Graeme Murphy’s Swan Lake

Swan-Lake_1I saw an amazing interpretation of Graeme Murphy’s Swan Lake this past Saturday, performed brilliantly at The Music Center.  It is loosely based on Prince Charles and Princess Diana, with Camilla being the Black Swan.  The sets were fabulous and the costumes were gorgeous. It is THE best performance I have ever seen. Everyone loved it!


In 1966–barely a year after the Dorothy Chandler Pavilion opened–The Music Center presented Rudolf Nureyev and Margo Fonteyn with the Australian Ballet. To celebrate our 50th anniversary, we bring back the legendary dance company for their critically acclaimed re-imagining of Tchaikovsky’s Swan Lake, set to the modern legend of Diana, the Princess of Wales.

Synopsis:

On the evening before her wedding, the apprehensive young maiden Odette wandered the palace and became doubtful of her betrothed Prince Siegfried’s love.

After the wedding Odette, so very much in love with her new husband, realized it was a certain Baroness who really owned his heart. Already fragile, Odette became so distressed that by royal command she was committed to a sanatorium.

With her spirit broken, Odette could only find escape in a frozen dream where swan-like maidens, much like herself, would calm her fevered mind and where, for a brief time, it seemed as if Siegfried loved her alone.

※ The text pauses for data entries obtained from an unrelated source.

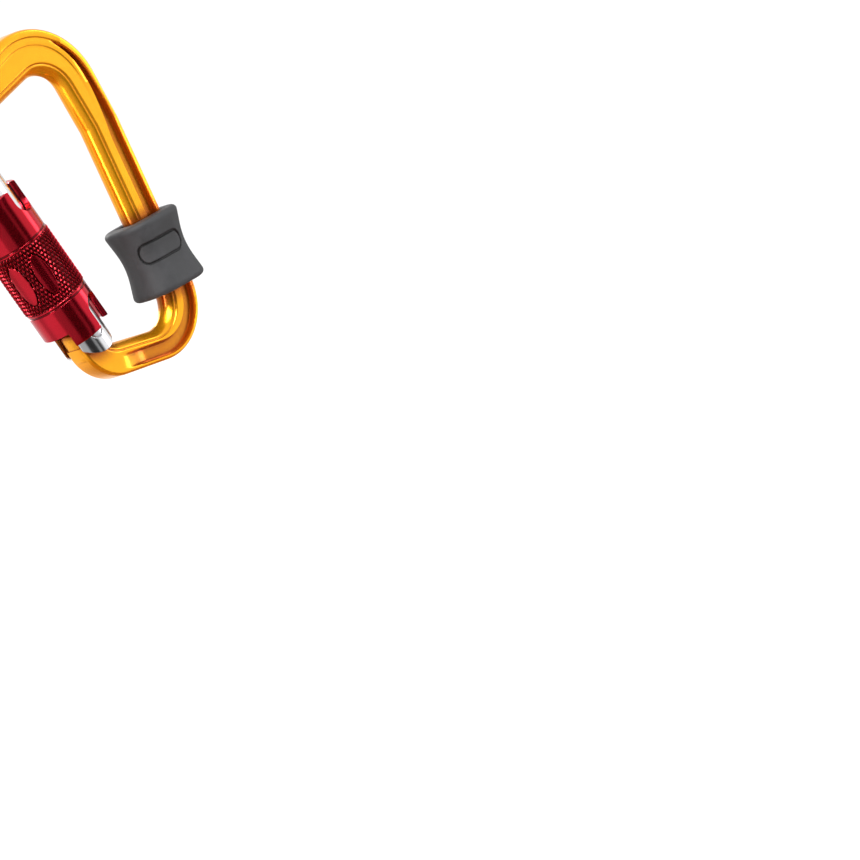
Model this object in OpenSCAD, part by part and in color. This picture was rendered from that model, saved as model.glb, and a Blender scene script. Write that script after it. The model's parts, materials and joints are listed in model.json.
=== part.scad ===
// Locking carabiner: forged H-section body, sprung gate, twisting locking sleeve, rubber rope keeper.
// X runs from the gate to the spine, Y through the thickness, Z along the spine to the wide nose end.
// The shapes are drawn with the gate's hinge pin at x = z = 0, then moved to the centre of the whole.

/* [Body] */
// Thickness of the forged body
body_t = 7; // [6.6:0.1:7.4]
// Outer face of the spine, from the hinge pin
spine_outer_x = 40.4; // [40:0.1:40.8]
// Inner, rope-bearing face of the spine, from the hinge pin
spine_inner_x = 29.5; // [29.2:0.1:29.9]
// Width of the inner flange beside the recess
inner_flange = 5.1; // [4.6:0.1:5.6]
// Width of the thin outer flange
outer_flange = 1.1; // [1:0.1:1.4]
// Thickness of the web between the two recesses
web_t = 3.2; // [2.6:0.1:4]

/* [Gate] */
// Lean of the gate away from the spine, in degrees
gate_lean = 12.8; // [12.4:0.1:13]
// Hinge pin to the gate's end face
gate_len = 56.5; // [56.2:0.1:56.6]
// Radius of the gate's bright upper end
gate_r = 7; // [6.9:0.05:7.1]
// Radius of the slimmer shank inside the sleeve
shank_r = 5.3; // [5.1:0.05:5.3]
// Radius of the gate's foot, with its two hinge ears
foot_r = 6.7; // [6.5:0.05:6.7]
// Radius of the hinge rivet
pin_r = 1.5; // [1.3:0.1:1.6]

/* [Locking sleeve] */
// Bore radius of the sleeve
sleeve_bore_r = 7.3; // [7.25:0.05:7.4]
// Outer radius of the smooth collars
collar_r = 8.95; // [8.8:0.05:9.1]
// Outer radius of the knurled band
knurl_r = 9.2; // [9.1:0.05:9.4]
// Middle of the knurled band, along the gate from the hinge pin
knurl_mid = 21; // [20.5:0.1:21.5]
// Length of the knurled band
knurl_len = 17; // [16:0.1:17.5]
// Upper rim, along the gate from the hinge pin
sleeve_top = 44.2; // [43.6:0.1:45]
// Lower rim on the side of the hinge tang
sleeve_low = 4; // [3.6:0.1:4.2]
// Lower rim round the notched side
lobe_low = 0; // [-0.4:0.1:0.4]
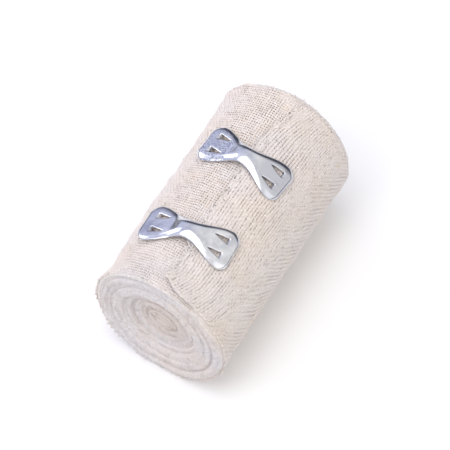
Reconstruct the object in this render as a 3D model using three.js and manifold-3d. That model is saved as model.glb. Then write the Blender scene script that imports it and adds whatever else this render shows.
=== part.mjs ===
// Crepe bandage roll: a wound strip of elastic cotton cloth whose loose end is held by two butterfly clips.
// Millimetres, +Z up. The roll's axis runs along Y with its near end at -Y, and it rests on the plane z = 0.
// Angles run round the axis from +Z towards +X. Turns are counted inwards from the cut edge of the cloth.
import * as THREE from 'three';
import { mergeVertices } from 'three/addons/utils/BufferGeometryUtils.js';
import Module from 'manifold-3d';

const wasm = await Module();
wasm.setup();

const degree = Math.PI / 180;
const fullTurn = 2 * Math.PI;

// Wound cloth
const clothWidth = 75;
const rollRadius = 22.3; // of the last turn, at the cut edge
const ovality = 0.014; // taller than wide by this share of the radius
const layerPitch = 1.2; // one layer of cloth in the outermost turn
const pieceGap = 0.3; // between neighbouring pieces
const edgeAngle = 5.5 * degree; // the cut edge lies almost on top
const restHeight = 21.0; // of the axis above the flat spot
const squashFade = 0.08; // how fast the flat spot dies out inside the roll
const tinyLength = 1e-4; // points closer than this are one

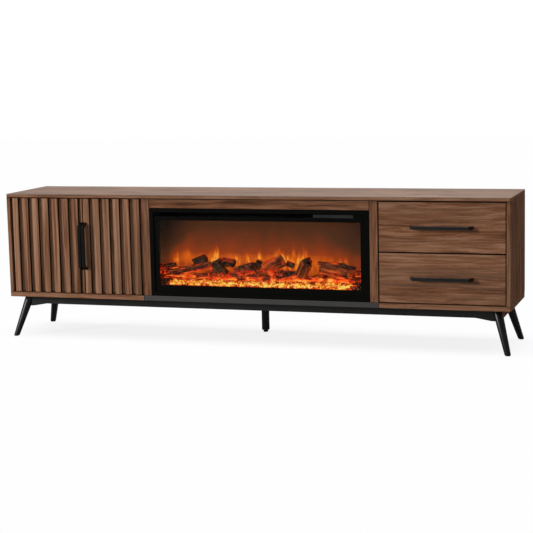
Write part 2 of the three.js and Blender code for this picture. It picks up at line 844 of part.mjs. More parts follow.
const corners = [
  ["front_left", -1, -1], ["front_right", 1, -1], ["back_left", -1, 1], ["back_right", 1, 1],
];
for (const [corner, sideX, sideY] of corners) {
  add(`${corner}_leg`, loft(legRings(sideX, sideY, 0)), blackSteel);
}
const legRoom = corners.map(([, sideX, sideY]) => {
  const rings = legRings(sideX, sideY, clearance);
  const above = rings.at(-1).map(([x, y]) => [x, y, legHeight + overrun]);
  return loft([...rings, above]);
});

const railEndX = legTopX;
const railZ = [baseZ - railHeight, baseZ];
const gussetZ = railZ[0] - gussetDrop;
const gussetEndX = railEndX + gussetDrop * gussetEndShare;
const gussetStartX = railEndX - legTopRadius;
const railOutline = [
  [railZ[1], -railEndX], [railZ[1], railEndX], [gussetZ, gussetEndX],
  [gussetZ, gussetStartX], [railZ[0], gussetStartX - gussetLength],
  [railZ[0], gussetLength - gussetStartX], [gussetZ, -gussetStartX],
  [gussetZ, -gussetEndX],
];
const railSpans = [
  ["front", [frontY + railSetback, frontY + railSetback + railThickness]],
  ["back", [backY - railSetback - railThickness, backY - railSetback]],
];
for (const [side, span] of railSpans) {
  const rail = solidOf(cut(prism(railOutline, "y", ...span), ...legRoom));
  const parts = rail.decompose().sort((a, b) => b.volume() - a.volume());
  add(`${side}_rail`, geometryOf(parts[0]), blackSteel);
}
for (const [side, sideX] of [["left", -1], ["right", 1]]) {
  const outer = sideX * (endX - apronInset);
  const inner = outer - sideX * apronThickness;
  const span = [bodyMiddleY - legTopDepth, bodyMiddleY + legTopDepth];
  const board = slab([Math.min(outer, inner), Math.max(outer, inner)], span, railZ);
  const parts = solidOf(cut(board, ...legRoom)).decompose().sort((a, b) => b.volume() - a.volume());
  add(`${side}_apron`, geometryOf(parts[0]), walnutDark);
}
const centreLegY = middle(railSpans[1][1]);
add(
  "centre_leg",
  join(
    prism(
      circle(centreLegX, centreLegY, centreLegRadius, legSides), "z", centreGlideHeight, railZ[0],
    ),
    prism(
      circle(centreLegX, centreLegY, centreGlideRadius, legSides),
      "z", 0, centreGlideHeight + overrun,
    ),
  ),
  blackSteel,
);

export default cabinet;
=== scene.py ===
"""The looks of a long walnut media cabinet with an electric fireplace in its middle bay.

Metres, +Z up, +X along the cabinet, the front faces -Y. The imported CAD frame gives
every place and size; the pieces made here stand for its nodes or sit on them.
"""

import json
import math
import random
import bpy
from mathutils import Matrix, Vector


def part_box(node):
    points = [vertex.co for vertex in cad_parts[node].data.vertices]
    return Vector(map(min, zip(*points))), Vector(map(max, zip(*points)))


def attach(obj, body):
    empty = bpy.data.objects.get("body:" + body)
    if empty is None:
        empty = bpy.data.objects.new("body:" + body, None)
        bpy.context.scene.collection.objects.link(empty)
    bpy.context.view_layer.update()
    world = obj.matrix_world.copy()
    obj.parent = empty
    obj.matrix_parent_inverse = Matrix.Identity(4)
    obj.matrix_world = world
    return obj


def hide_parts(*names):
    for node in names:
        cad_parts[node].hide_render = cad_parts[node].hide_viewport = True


bl_info = {
    "name": "Fireplace Cabinet",
    "version": (1, 0, 0),
    "blender": (4, 5, 0),
    "location": "View3D > Sidebar > Cabinet",
    "description": "Builds the looks of a walnut media cabinet with an electric fireplace",
    "category": "Object",
}

from functools import cache

import bmesh
import bpy
from bpy.props import FloatProperty, FloatVectorProperty, IntProperty, PointerProperty
from bpy.types import Operator, Panel, PropertyGroup
from mathutils import Matrix, Vector, noise

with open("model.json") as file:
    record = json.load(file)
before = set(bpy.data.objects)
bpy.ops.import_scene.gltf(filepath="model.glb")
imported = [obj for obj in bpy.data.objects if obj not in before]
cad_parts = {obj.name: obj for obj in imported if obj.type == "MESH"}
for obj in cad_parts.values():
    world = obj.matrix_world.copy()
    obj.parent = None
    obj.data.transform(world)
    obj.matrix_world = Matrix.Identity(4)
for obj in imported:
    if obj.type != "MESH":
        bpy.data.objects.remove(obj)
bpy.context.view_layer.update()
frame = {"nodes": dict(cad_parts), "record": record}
NODES = frame["nodes"]
RECORD = frame["record"]
BODY_OF = {
    node: body for body, nodes in RECORD["behaviour"]["bodies"].items() for node in nodes
}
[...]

Some months later, Odette left the white loneliness of the sanatorium to seek and reclaim her husband, now fully under the sway of the Baroness. Having appeared uninvited at an evening party given by the Baroness, Odette’s calm beauty and confidence purity of spirit caused Siegfried to fall deeply in love with her. The jealous Baroness attempted to have Odette returned to the sanatorium, but before she could be seized, Odette fled into the night.

Siegfried discovered the terrified Odette near the lake and for a short time the couple were united in ecstatic embrace. But even as she lay in the arms of her husband, Odette knew there would be no peace for her ever-troubled mind and she was only to find ultimate release in the depths of the dark lake of swans.

For the rest of his life, Prince Siegfried never loved again, but mourned ever his lost Odette.